Extension to Unbalanced Panels¶
Bruno (2005) extends the Kiviet bias correction to unbalanced panels. The key modifications are:
- Entity-specific time dimensions \(T_i\) replace the common \(T\)
- The within-transformation matrix \(A\) accounts for varying \(T_i\)
- Bias formulas sum over entity-specific contributions weighted by \(T_i\)

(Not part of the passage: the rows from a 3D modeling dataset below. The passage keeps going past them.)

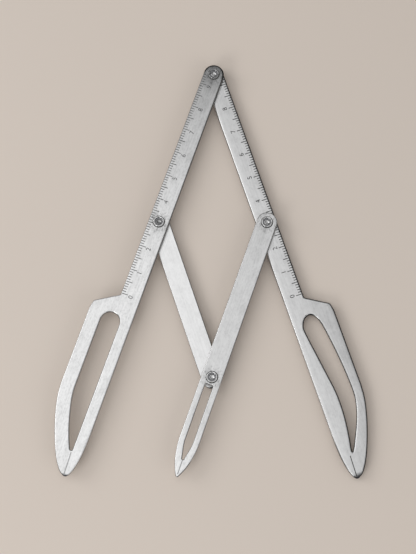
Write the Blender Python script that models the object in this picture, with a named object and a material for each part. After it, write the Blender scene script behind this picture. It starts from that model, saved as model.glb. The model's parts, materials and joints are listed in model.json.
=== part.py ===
"""Golden ratio caliper: four flat stainless steel bars on four riveted pivots.

The pivots stand at the corners of a rhombus, so the middle point always divides
the distance between the two outer points in the golden ratio.
Metres, +Z out of the front. The origin is on the apex pivot, on the plane that
the caliper lies on, and +Y runs from the points towards the apex.
"""
import math

import bmesh
import bpy

MM = 0.001

# Linkage
GOLDEN_RATIO = (1 + math.sqrt(5)) / 2
PIVOT_SPACING = 64 * MM
ARM_REACH = PIVOT_SPACING * GOLDEN_RATIO ** 2
LEG_REACH = ARM_REACH - PIVOT_SPACING
OPENING = math.radians(38.1)

# Bar stock
BAR_WIDTH = 8 * MM
BAR_THICKNESS = 1.5 * MM
EDGE_ROUND = 0.45 * MM
EDGE_ROUND_STEPS = 1

# Arm blades, measured back from the point and out from the bar's centre line
BLADE_LENGTH = 71.4 * MM
LEFT_BLADE_LENGTH = 71.75 * MM
LEFT_BLADE_OUT = 13.55 * MM
RIGHT_BLADE_OUT = 13.25 * MM
SHOULDER_SLOPE = math.radians(58.8)
KNEE_DEPTH = 0.6 * MM
KNEE_RUN = 2.9 * MM
KNEE_ROUND = 1.3 * MM
CREST_ROUND = 12 * MM
SHOULDER_FILLET = 0.7 * MM
BELLY_LENGTH = 33 * MM
INNER_POINT_LENGTH = 17.5 * MM
POINT_ROUND = 1.4 * MM
BELLY_SHARES = ((0, 1), (0.16, 0.967), (0.34, 0.866), (0.525, 0.72), (0.7, 0.55),
                (0.84, 0.383), (0.935, 0.23), (0.97, 0.145))
INNER_POINT_SHARES = ((0.93, 0.4), (0.82, 0.6), (0.66, 0.765), (0.46, 0.9), (0.24, 0.968), (0, 1))

# Left blade's window: straight inside, its outside follows the blade's belly
WINDOW_TOP = 7.15 * MM
LEFT_WINDOW_END = 9.9 * MM
LEFT_WINDOW_INNER_RIM = 4.45 * MM
LEFT_WINDOW_OUTER_RIM = 5.6 * MM
LEFT_WINDOW_SHARES = ((0, 1), (0.14, 0.963), (0.36, 0.82), (0.62, 0.59), (0.8, 0.39), (0.92, 0.235))
WINDOW_END_ROUND = 0.6 * MM

# Right blade's window: a slanted leaf
RIGHT_WINDOW_END = 9 * MM
RIGHT_WINDOW_INNER_RIM = 4 * MM
RIGHT_WINDOW_OUTER_RIM = 3.9 * MM
RIGHT_WINDOW_OUTER_SHARES = ((0, 0.36), (0.012, 0.53), (0.064, 0.7), (0.175, 0.808), (0.34, 0.918),
                             (0.505, 0.984), (0.61, 0.988), (0.675, 0.94), (0.78, 0.75),
                             (0.89, 0.455), (0.965, 0.23))
RIGHT_WINDOW_INNER_SHARES = ((0.975, 0.14), (0.89, 0.228), (0.78, 0.322), (0.67, 0.366),
                             (0.56, 0.352), (0.45, 0.27), (0.285, 0.137), (0.12, 0.006),
                             (0.064, 0.004), (0.015, 0.16))

# Middle leg: a slotted prong with a symmetric point
PRONG_POINT_LENGTH = 15 * MM
PRONG_POINT_ROUND = 0.6 * MM
PRONG_POINT_SHARES = ((0, 1), (0.12, 0.984), (0.28, 0.935), (0.45, 0.83), (0.6, 0.71), (0.74, 0.545),
                      (0.86, 0.36), (0.94, 0.21))
SLOT_WIDTH = 3.15 * MM
SLOT_START = 2.9 * MM
SLOT_END = 6.8 * MM
SLOT_TAPER = 7 * MM
SLOT_CORNER = 0.5 * MM
SLOT_END_ROUND = 0.45 * MM
SLOT_TAPER_SHARES = ((0, 1), (0.2, 0.91), (0.48, 0.68), (0.76, 0.42))

# Pivots: a hollow post rolled over at the front, and a pin pressed into it from the back
SEAT_GAP = 0.2 * MM
RUNNING_GAP = 0.1 * MM
POST_RADIUS = 1.8 * MM
POST_FLANGE_RADIUS = 2.45 * MM
POST_FLANGE_HEIGHT = 0.6 * MM
POST_MOUTH_RADIUS = 1.6 * MM
POST_MOUTH_DEPTH = 0.8 * MM
PIN_RADIUS = 1.1 * MM
PIN_DOME_HEIGHT = 0.45 * MM
PIN_DOME_DEPTH = 0.55 * MM
PIN_HEAD_RADIUS = 2.8 * MM
PIN_HEAD_HEIGHT = 0.9 * MM
PIN_HEAD_ROUND = 0.3 * MM
SPACER_RADIUS = 3.4 * MM
SPACER_THICKNESS = 0.3 * MM
SPRING_WASHER_INSET = 0.2 * MM
SPRING_WASHER_THICKNESS = 0.3 * MM
SPRING_WASHER_RISE = 0.25 * MM

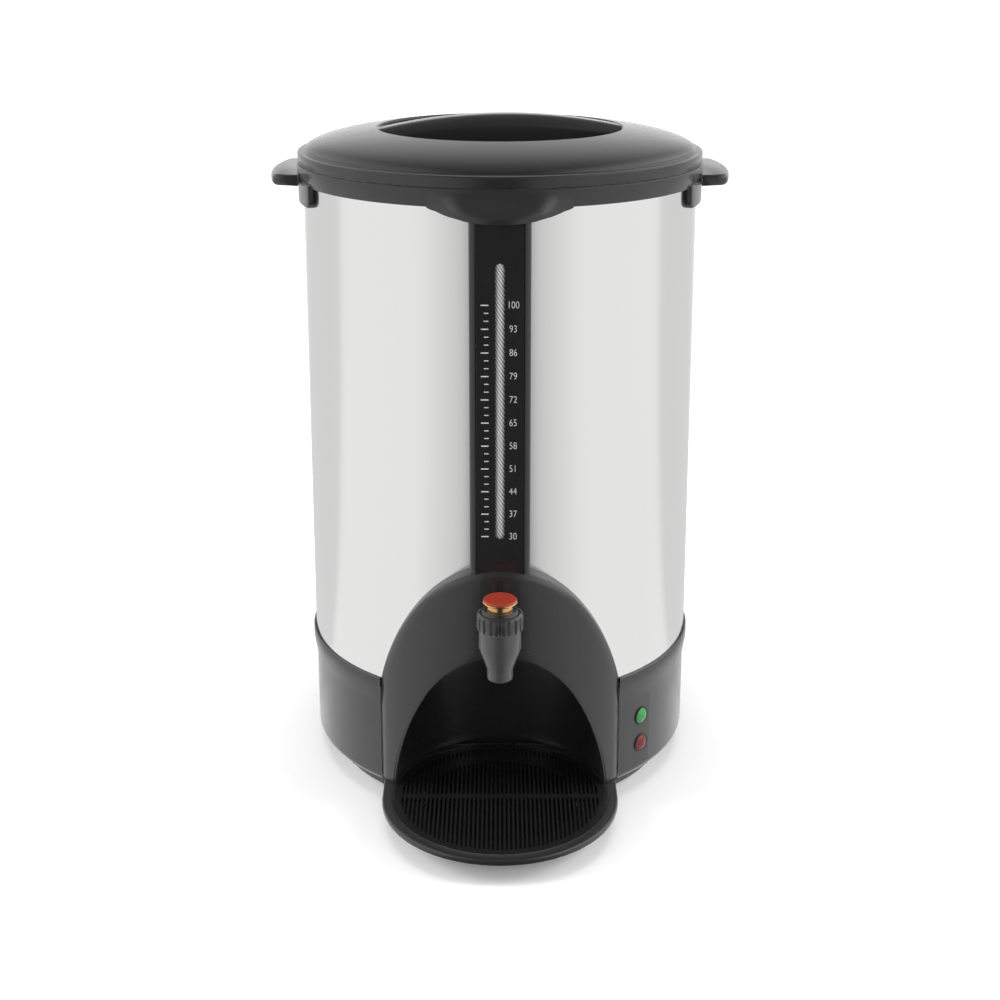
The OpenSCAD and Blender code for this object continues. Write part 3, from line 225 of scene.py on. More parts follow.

The PanelBox implementation handles unbalanced panels automatically.
References¶
-
Nickell, S. (1981). "Biases in Dynamic Models with Fixed Effects." Econometrica, 49(6), 1417-1426.
-
Anderson, T. W., & Hsiao, C. (1982). "Formulation and Estimation of Dynamic Models Using Panel Data." Journal of Econometrics, 18(1), 47-82.
-
Kiviet, J. F. (1995). "On Bias, Inconsistency, and Efficiency of Various Estimators in Dynamic Panel Data Models." Journal of Econometrics, 68(1), 53-78.
-
Bun, M. J. G., & Kiviet, J. F. (2003). "On the Diminishing Returns of Higher-Order Terms in Asymptotic Expansions of Bias." Economics Letters, 79(2), 145-152.
-
Bruno, G. S. F. (2005). "Approximating the Bias of the LSDV Estimator for Dynamic Unbalanced Panel Data Models." Economics Letters, 87(3), 361-366.
-
Arellano, M., & Bond, S. (1991). "Some Tests of Specification for Panel Data: Monte Carlo Evidence and an Application to Employment Equations." Review of Economic Studies, 58(2), 277-297.
-
Blundell, R., & Bond, S. (1998). "Initial Conditions and Moment Restrictions in Dynamic Panel Data Models." Journal of Econometrics, 87(1), 115-143.